Inditex's profits are sensitive to fluctuations in the euro
Inditex's profits are sensitive to fluctuations in the euro

The world's biggest clothing retail group Inditex, owner of fashion chain Zara, today reported a 3% rise in first-half profit and a rise in gross margin despite a stronger euro. 

Inditex's profits are sensitive to fluctuations in the euro.

This is because it makes most of its clothes in the euro zone to respond quickly to fashion trends but generates more than half of its sales in countries outside the currency bloc. 

Inditex also owns upmarket label Massimo Dutti and underwear label Oysho.

It said its first-half gross margin had risen 4% on the year and estimated this measure of profitability would expand by around 50 basis points during the second half of the year. 

It booked sales for the six months to the end of July of €12 billion, up 3% on year, yielding net profit of €1.41 billion. 

Inditex, controlled by Europe's richest man, Amancio Ortega, said that its autumn/winter collections featuring items such as printed dresses with embroidery and corduroy coats at Zara had been well received by customers. 

"Management expects a growth in comparable sales of between 4-6% in the second half of 2018," it said in a statement. 

Analysts expect this year to be the sixth consecutive year of margin decline at the operating level due to foreign currency effects.

Some analysts have suggested Inditex is cutting prices to remain competitive as others adapt its fast fashion model, where catwalk looks are speeded to shop rails in a matter of weeks. 

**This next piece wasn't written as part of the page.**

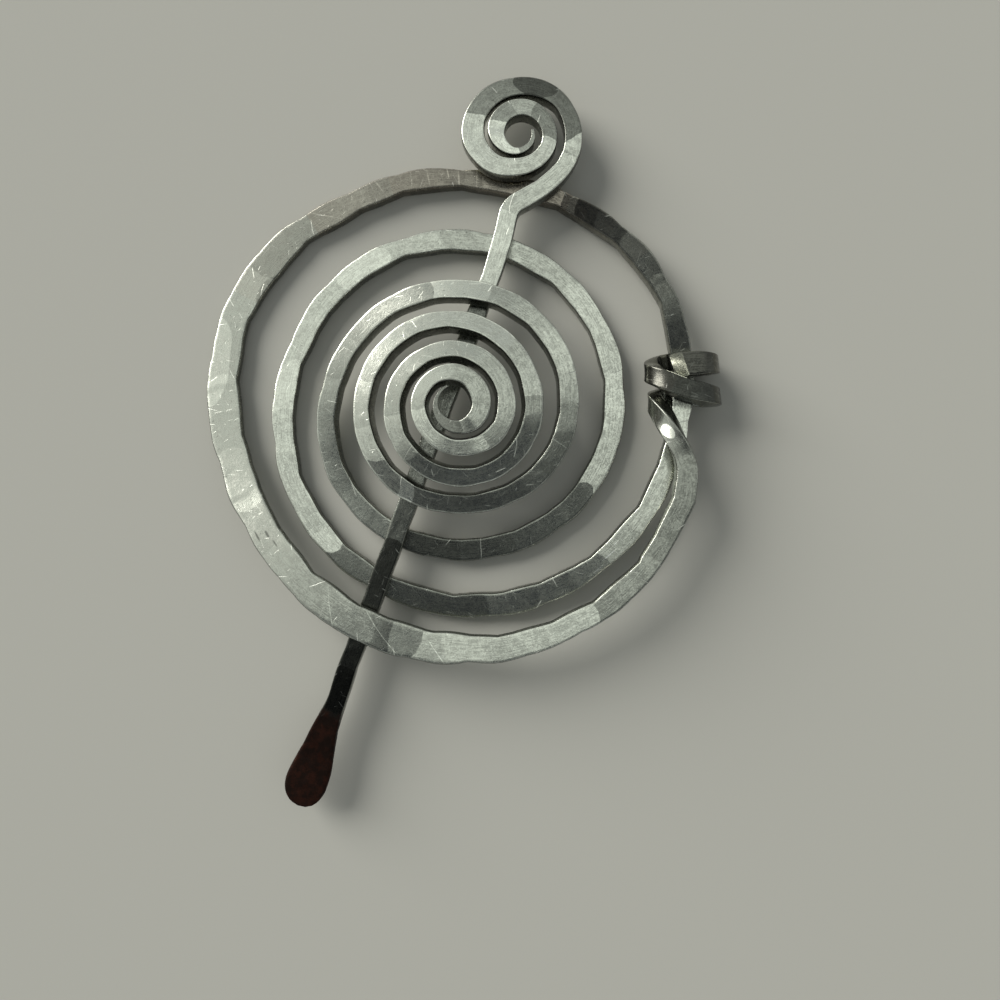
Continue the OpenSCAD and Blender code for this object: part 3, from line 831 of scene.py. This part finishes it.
class HammeredWireSizes(bpy.types.PropertyGroup):
    step: bpy.props.FloatProperty(
        name="Step", description="Distance between the sections along a wire",
        default=0.0004, min=0.0002, max=0.002, unit="LENGTH")
    top_cells: bpy.props.IntProperty(
        name="Cells Across", description="Cells across the face of a band",
        default=12, min=4, max=24)
    blow_length: bpy.props.FloatProperty(
        name="Blow Length", description="Length of wire that one hammer blow flattens",
        default=0.0062, min=0.002, max=0.02, unit="LENGTH")
    blow_spread: bpy.props.FloatProperty(
        name="Blow Spread", description="Reach of one hammer blow across a band",
        default=0.011, min=0.003, max=0.05, unit="LENGTH")
    blow_depth: bpy.props.FloatProperty(
        name="Blow Depth", description="How hollow one hammer blow is",
        default=0.00005, min=0.0, max=0.0005, unit="LENGTH")
    blow_slope: bpy.props.FloatProperty(
        name="Blow Slope", description="Steepest slope that a hammer blow leaves on the face",
        default=0.012, min=0.0, max=0.2)
    scallop_length: bpy.props.FloatProperty(
        name="Scallop Length", description="Length of one scallop on a band's edge",
        default=0.0085, min=0.002, max=0.02, unit="LENGTH")


class AluminiumFinish(bpy.types.PropertyGroup):
    colour: bpy.props.FloatVectorProperty(
        name="Colour", description="Colour of the clean metal",
        default=(0.73, 0.75, 0.67, 1.0), size=4, min=0.0, max=1.0, subtype="COLOR")
    roughness: bpy.props.FloatProperty(
        name="Roughness", description="Roughness of the satin metal",
        default=0.18, min=0.0, max=1.0, subtype="FACTOR")
    brown_tip_from: bpy.props.FloatProperty(
        name="Brown Tip From", description="Place along the stick past which its tip has gone brown",
        default=-0.0495, min=-0.07, max=0.0, unit="LENGTH")


class StudioLook(bpy.types.PropertyGroup):
    floor_colour: bpy.props.FloatVectorProperty(
        name="Floor Colour", description="Colour of the floor",
        default=(0.55, 0.55, 0.5, 1.0), size=4, min=0.0, max=1.0, subtype="COLOR")
    window_light: bpy.props.FloatProperty(
        name="Window Light", description="Strength of the wide soft light from the upper left",
        default=3.3, min=0.0, max=20.0)
    room_light: bpy.props.FloatProperty(
        name="Room Light", description="Brightness of the room that the metal reflects",
        default=1.0, min=0.0, max=5.0)


# Making the pieces

class SHAWLPIN_OT_brooch(bpy.types.Operator):
    """Make the spiral brooch: dome, open turns, outer ring and wrapped end, all one wire"""

    bl_idname = "shawl_pin.brooch"
    bl_label = "Make Brooch"

    def execute(self, context):
        finish = context.scene.aluminium_finish
        sections = brooch_sections()
        lengths = WireLengths(sections)

        marks = [(lengths.at(row[0]), row[1], row[2] * MM, row[3] * MM, *row[4:]) for row in RING_MARKS]
        metal = aluminium("hammered_aluminium", tuple(finish.colour), finish.roughness, marks)
        facets = hammered_facets(TURN_FACETS, lengths, seed=4)
        wire = hammer_wire("brooch_wire", sections, facets, context.scene.hammered_wire, seed=2.0,
                           material=metal, swell=ring_swell, cut=STUB_CUT)
        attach(wire, "brooch")
        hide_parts("spiral_wire")
        return {"FINISHED"}


class SHAWLPIN_OT_stick(bpy.types.Operator):
    """Make the stick pin: broad tip, shaft, S-shaped neck and spiral head, all one wire"""

    bl_idname = "shawl_pin.stick"
    bl_label = "Make Stick"

    def execute(self, context):
        finish = context.scene.aluminium_finish
        metal = aluminium("tarnished_aluminium", tuple(finish.colour), finish.roughness, marks=[],
                          brown_from=finish.brown_tip_from)
        sections = stick_sections()
        facets = hammered_facets(STICK_FACETS, WireLengths(sections), seed=7)
        wire = hammer_wire("stick_wire", sections, facets, context.scene.hammered_wire, seed=5.0,
                           material=metal, swell=stick_swell)
        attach(wire, "stick")
        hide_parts("stick_pin")
        return {"FINISHED"}


# The camera hangs straight above the pin. Place in metres, lens in millimetres
CAMERA_PLACE = Vector((0.011, -0.01098, 0.1312))
CAMERA_LENS = 29.88

# The window's light comes from the photograph's upper left, and spreads over so many degrees
WINDOW_PLACE = -RIGHT + 0.73 * UPWARD + Vector((0, 0, 0.6))
WINDOW_COLOUR = (1.0, 0.98, 0.93)
WINDOW_SPREAD = 40
FLOOR_REACH = 6.0

# Tones of the room, as the metal mirrors them
CEILING = (0.76, 0.8, 0.75, 1.0)
CEILING_LEFT = (0.62, 0.65, 0.61, 1.0)
CEILING_TOP = (0.3, 0.32, 0.32, 1.0)
DARK_PARTS = (0.045, 0.05, 0.055, 1.0)
FAR_RIGHT = (0.42, 0.44, 0.43, 1.0)
FAR_LEFT = (0.75, 0.78, 0.74, 1.0)
WINDOW_TONE = (1.0, 1.03, 0.97, 1.0)

# What the room gives to matt surfaces, and what shows behind the floor
ROOM_FILL = (0.25, 0.26, 0.26, 1.0)
BACKDROP = (0.43, 0.425, 0.38, 1.0)


def room_world(strength):
    """The room above the pin: a pale ceiling with darker parts round it, and a window at the upper left.

    A direction is (u, v): how far it slants to the photograph's right and upper side, as tangents.
    """
    world = bpy.data.worlds.new("Room")
    world.use_nodes = True
    w = Wiring(world.node_tree)
    background = world.node_tree.nodes["Background"]
    way = w.add("ShaderNodeTexCoord").outputs["Generated"]
    height = w.math("MAXIMUM", w.parts(way)[2], 0.02)
    u = w.math("DIVIDE", w.vector("DOT_PRODUCT", way, RIGHT), height)
    v = w.math("DIVIDE", w.vector("DOT_PRODUCT", way, UPWARD), height)
    reach = w.math("SQRT", w.plus(w.times(u, u), w.times(v, v)))
    below = w.fade(v, -0.12, -0.2)
    overhead = w.times(w.fade(v, 0.03, -0.02), w.times(w.fade(u, -0.2, -0.15), w.fade(u, 0.15, 0.1)))
    low_right = w.times(w.fade(u, 0.2, 0.35), w.fade(v, 0.12, 0.02))
    dark = w.math("MAXIMUM", w.math("MAXIMUM", below, overhead), low_right)
    tone = w.mix(w.fade(u, -0.1, -0.5), CEILING, CEILING_LEFT)
    tone = w.mix(w.fade(v, 0.5, 0.6), tone, CEILING_TOP)
    tone = w.mix(dark, tone, DARK_PARTS)
    far = w.mix(w.fade(w.minus(u, v), 0.5, -1.5), FAR_RIGHT, FAR_LEFT)
    tone = w.mix(w.fade(reach, 0.65, 1.0), tone, far)
    high = w.plus(v, w.times(u, 0.3))
    window = w.times(w.fade(u, -0.55, -0.85), w.fade(high, -0.05, 0.15))
    tone = w.mix(window, tone, WINDOW_TONE)
    ray = w.add("ShaderNodeLightPath").outputs
    tone = w.mix(ray["Is Diffuse Ray"], tone, ROOM_FILL)
    tone = w.mix(ray["Is Camera Ray"], tone, BACKDROP)
    w.feed(background.inputs["Color"], tone)
    w.feed(background.inputs["Strength"], strength)
    return world


class SHAWLPIN_OT_stage(bpy.types.Operator):
    """Set the floor, the room, the window's light and the camera"""

    bl_idname = "shawl_pin.stage"
    bl_label = "Set Stage"

    def execute(self, context):
        scene = context.scene
        look = scene.studio_look
        mesh = bpy.data.meshes.new("floor")
        corners = [(x * FLOOR_REACH, y * FLOOR_REACH, 0) for x, y in ((-1, -1), (1, -1), (1, 1), (-1, 1))]
        mesh.from_pydata(corners, [], [(0, 1, 2, 3)])
        floor = bpy.data.objects.new("floor", mesh)
        scene.collection.objects.link(floor)
        matt = bpy.data.materials.new("pale_floor")
        matt.use_nodes = True
        shader = matt.node_tree.nodes["Principled BSDF"]
        shader.inputs["Base Color"].default_value = look.floor_colour
        shader.inputs["Roughness"].default_value = 0.9
        shader.inputs["Specular IOR Level"].default_value = 0.1
        mesh.materials.append(matt)

        scene.view_settings.view_transform = "Standard"
        scene.world = room_world(look.room_light)
        window = bpy.data.lights.new("window", "SUN")
        window.energy = look.window_light
        window.angle = math.radians(WINDOW_SPREAD)
        window.color = WINDOW_COLOUR
        lamp = bpy.data.objects.new("window", window)
        lamp.location = WINDOW_PLACE
        lamp.rotation_euler = (-WINDOW_PLACE).to_track_quat("-Z", "Y").to_euler()
        scene.collection.objects.link(lamp)

        lens = bpy.data.cameras.new("camera")
        lens.sensor_width = 36
        lens.lens = CAMERA_LENS
        lens.clip_start = 0.01
        camera = bpy.data.objects.new("camera", lens)
        camera.location = CAMERA_PLACE
        camera.rotation_euler = (0, 0, PHOTO_TURN)
        scene.collection.objects.link(camera)
        scene.camera = camera
        return {"FINISHED"}


class SHAWLPIN_PT_panel(bpy.types.Panel):
    """Sizes, finish and stage of the shawl pin"""

    bl_idname = "SHAWLPIN_PT_panel"
    bl_label = "Shawl Pin"
    bl_space_type = "VIEW_3D"
    bl_region_type = "UI"
    bl_category = "Shawl Pin"

    def draw(self, context):
        column = self.layout.column()
        for group in ("hammered_wire", "aluminium_finish", "studio_look"):
            settings = getattr(context.scene, group)
            for label in settings.__annotations__:
                column.prop(settings, label)
        for operator in (SHAWLPIN_OT_brooch, SHAWLPIN_OT_stick, SHAWLPIN_OT_stage):
            column.operator(operator.bl_idname)


CLASSES = (
    HammeredWireSizes, AluminiumFinish, StudioLook,
    SHAWLPIN_OT_brooch, SHAWLPIN_OT_stick, SHAWLPIN_OT_stage, SHAWLPIN_PT_panel,
)


def register():
    for cls in CLASSES:
        bpy.utils.register_class(cls)
    bpy.types.Scene.hammered_wire = bpy.props.PointerProperty(type=HammeredWireSizes)
    bpy.types.Scene.aluminium_finish = bpy.props.PointerProperty(type=AluminiumFinish)
    bpy.types.Scene.studio_look = bpy.props.PointerProperty(type=StudioLook)


def unregister():
    del bpy.types.Scene.studio_look
    del bpy.types.Scene.aluminium_finish
    del bpy.types.Scene.hammered_wire
    for cls in reversed(CLASSES):
        bpy.utils.unregister_class(cls)


def main():
    register()
    bpy.ops.shawl_pin.brooch()
    bpy.ops.shawl_pin.stick()
    bpy.ops.shawl_pin.stage()


if __name__ == "__main__":
    main()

Inditex stock has fallen 12% so far this year and took a tumble in August when Morgan Stanley cut its price target and gave it an "underweight" rating for the first time in the investment bank's 17 years of covering the stock. 

Morgan Stanley said the Zara owner was rapidly maturing after years of aggressive expansion, was becoming increasingly sensitive to foreign currency effects and was suffering rising competition from online retailers.